Prompt:
For this exercise, write out exactly, and only, the lines running from the line that contains "The three.js and" through the line that contains "length / length[-1])".

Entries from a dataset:
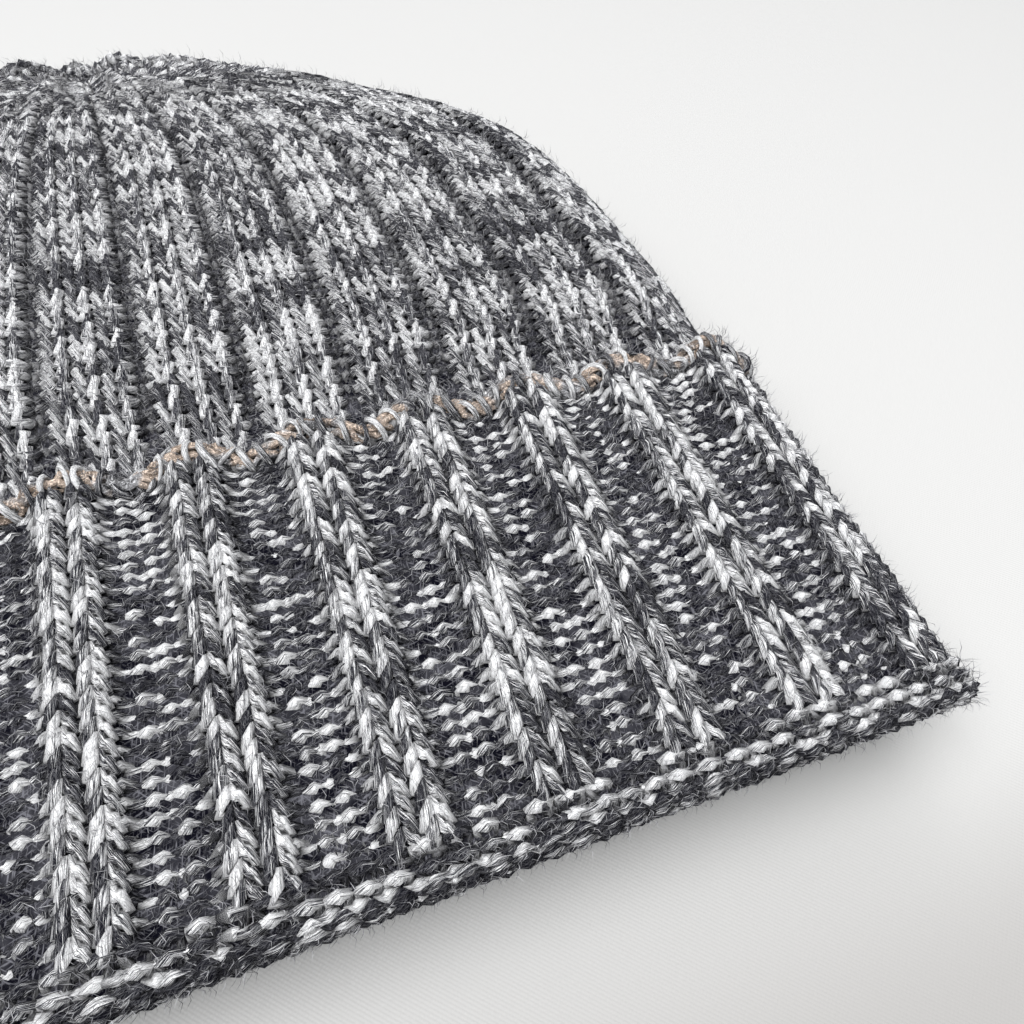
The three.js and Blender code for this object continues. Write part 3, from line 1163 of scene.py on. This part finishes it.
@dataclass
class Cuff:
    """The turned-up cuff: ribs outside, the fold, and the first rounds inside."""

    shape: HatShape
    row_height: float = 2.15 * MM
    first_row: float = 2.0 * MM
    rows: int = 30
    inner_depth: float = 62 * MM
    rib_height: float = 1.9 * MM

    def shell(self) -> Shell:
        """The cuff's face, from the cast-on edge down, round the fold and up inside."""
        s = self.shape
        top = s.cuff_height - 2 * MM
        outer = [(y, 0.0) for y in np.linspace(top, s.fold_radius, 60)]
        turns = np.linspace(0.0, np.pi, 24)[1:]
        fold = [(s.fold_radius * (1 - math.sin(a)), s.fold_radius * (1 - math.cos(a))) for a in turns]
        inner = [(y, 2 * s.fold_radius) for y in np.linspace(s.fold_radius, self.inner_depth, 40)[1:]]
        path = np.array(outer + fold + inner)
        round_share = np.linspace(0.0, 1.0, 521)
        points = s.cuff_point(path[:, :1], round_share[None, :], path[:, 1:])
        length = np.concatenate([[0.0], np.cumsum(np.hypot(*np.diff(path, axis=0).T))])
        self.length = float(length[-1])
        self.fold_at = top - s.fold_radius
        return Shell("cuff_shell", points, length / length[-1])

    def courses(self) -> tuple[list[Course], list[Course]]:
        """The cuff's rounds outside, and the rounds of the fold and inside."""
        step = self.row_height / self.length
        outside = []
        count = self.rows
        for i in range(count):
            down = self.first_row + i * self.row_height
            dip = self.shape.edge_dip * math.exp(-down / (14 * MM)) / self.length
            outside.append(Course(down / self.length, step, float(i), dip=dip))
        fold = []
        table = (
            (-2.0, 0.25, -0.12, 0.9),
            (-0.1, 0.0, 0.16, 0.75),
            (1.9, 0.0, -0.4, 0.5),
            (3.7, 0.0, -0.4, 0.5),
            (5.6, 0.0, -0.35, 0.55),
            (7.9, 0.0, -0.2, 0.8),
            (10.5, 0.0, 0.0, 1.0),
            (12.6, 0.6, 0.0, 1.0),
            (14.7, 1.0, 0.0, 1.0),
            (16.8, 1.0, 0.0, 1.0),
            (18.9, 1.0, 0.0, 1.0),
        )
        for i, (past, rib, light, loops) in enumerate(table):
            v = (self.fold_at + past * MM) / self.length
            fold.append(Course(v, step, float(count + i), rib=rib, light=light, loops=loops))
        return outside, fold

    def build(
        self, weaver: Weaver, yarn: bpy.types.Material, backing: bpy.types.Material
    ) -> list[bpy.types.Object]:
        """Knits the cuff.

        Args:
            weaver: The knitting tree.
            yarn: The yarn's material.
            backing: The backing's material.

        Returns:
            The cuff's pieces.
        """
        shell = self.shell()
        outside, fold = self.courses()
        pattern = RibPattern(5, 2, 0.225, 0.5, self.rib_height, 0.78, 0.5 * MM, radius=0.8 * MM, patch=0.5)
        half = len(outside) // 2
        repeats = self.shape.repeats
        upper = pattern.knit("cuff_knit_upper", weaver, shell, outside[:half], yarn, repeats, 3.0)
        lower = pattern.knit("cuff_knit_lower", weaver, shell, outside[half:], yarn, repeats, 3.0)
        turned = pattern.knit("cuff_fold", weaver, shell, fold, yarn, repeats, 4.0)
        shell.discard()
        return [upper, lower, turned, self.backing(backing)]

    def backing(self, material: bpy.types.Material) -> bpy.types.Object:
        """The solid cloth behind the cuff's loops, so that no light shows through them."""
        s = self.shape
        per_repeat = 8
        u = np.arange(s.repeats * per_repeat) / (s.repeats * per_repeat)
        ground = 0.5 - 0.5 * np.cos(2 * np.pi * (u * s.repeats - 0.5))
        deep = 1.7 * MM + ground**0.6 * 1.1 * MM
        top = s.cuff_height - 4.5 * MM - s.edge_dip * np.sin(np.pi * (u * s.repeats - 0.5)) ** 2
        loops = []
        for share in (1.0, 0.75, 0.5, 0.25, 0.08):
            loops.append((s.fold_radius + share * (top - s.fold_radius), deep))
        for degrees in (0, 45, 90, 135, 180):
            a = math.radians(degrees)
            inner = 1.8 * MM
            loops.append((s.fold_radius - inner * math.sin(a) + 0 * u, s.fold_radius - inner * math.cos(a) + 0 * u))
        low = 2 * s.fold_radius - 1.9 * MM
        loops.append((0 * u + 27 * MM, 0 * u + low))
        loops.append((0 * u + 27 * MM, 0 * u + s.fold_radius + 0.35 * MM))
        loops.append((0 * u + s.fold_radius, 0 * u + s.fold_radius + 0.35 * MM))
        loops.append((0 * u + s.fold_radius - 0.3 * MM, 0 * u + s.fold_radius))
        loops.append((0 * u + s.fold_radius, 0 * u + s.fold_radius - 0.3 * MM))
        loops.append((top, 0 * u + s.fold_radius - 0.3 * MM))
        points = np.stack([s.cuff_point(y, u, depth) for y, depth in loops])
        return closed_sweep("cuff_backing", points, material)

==

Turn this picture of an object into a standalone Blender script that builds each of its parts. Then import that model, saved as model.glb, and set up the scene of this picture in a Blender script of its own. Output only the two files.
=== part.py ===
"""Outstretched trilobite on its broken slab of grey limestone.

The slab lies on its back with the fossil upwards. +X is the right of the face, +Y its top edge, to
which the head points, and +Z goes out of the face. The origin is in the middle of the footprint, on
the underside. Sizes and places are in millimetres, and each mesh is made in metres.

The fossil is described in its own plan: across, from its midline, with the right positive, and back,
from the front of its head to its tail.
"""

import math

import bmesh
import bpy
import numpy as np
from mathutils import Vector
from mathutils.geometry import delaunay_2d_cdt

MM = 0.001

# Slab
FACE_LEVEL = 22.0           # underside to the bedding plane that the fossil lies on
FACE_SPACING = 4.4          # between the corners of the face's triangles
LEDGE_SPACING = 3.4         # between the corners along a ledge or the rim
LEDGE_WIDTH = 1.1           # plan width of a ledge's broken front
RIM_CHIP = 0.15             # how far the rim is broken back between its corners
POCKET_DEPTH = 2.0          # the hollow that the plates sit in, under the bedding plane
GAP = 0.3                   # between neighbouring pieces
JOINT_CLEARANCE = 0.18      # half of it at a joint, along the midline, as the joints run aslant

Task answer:
The three.js and Blender code for this object continues. Write part 3, from line 1163 of scene.py on. This part finishes it.
@dataclass
class Cuff:
    """The turned-up cuff: ribs outside, the fold, and the first rounds inside."""

    shape: HatShape
    row_height: float = 2.15 * MM
    first_row: float = 2.0 * MM
    rows: int = 30
    inner_depth: float = 62 * MM
    rib_height: float = 1.9 * MM

    def shell(self) -> Shell:
        """The cuff's face, from the cast-on edge down, round the fold and up inside."""
        s = self.shape
        top = s.cuff_height - 2 * MM
        outer = [(y, 0.0) for y in np.linspace(top, s.fold_radius, 60)]
        turns = np.linspace(0.0, np.pi, 24)[1:]
        fold = [(s.fold_radius * (1 - math.sin(a)), s.fold_radius * (1 - math.cos(a))) for a in turns]
        inner = [(y, 2 * s.fold_radius) for y in np.linspace(s.fold_radius, self.inner_depth, 40)[1:]]
        path = np.array(outer + fold + inner)
        round_share = np.linspace(0.0, 1.0, 521)
        points = s.cuff_point(path[:, :1], round_share[None, :], path[:, 1:])
        length = np.concatenate([[0.0], np.cumsum(np.hypot(*np.diff(path, axis=0).T))])
        self.length = float(length[-1])
        self.fold_at = top - s.fold_radius
        return Shell("cuff_shell", points, length / length[-1])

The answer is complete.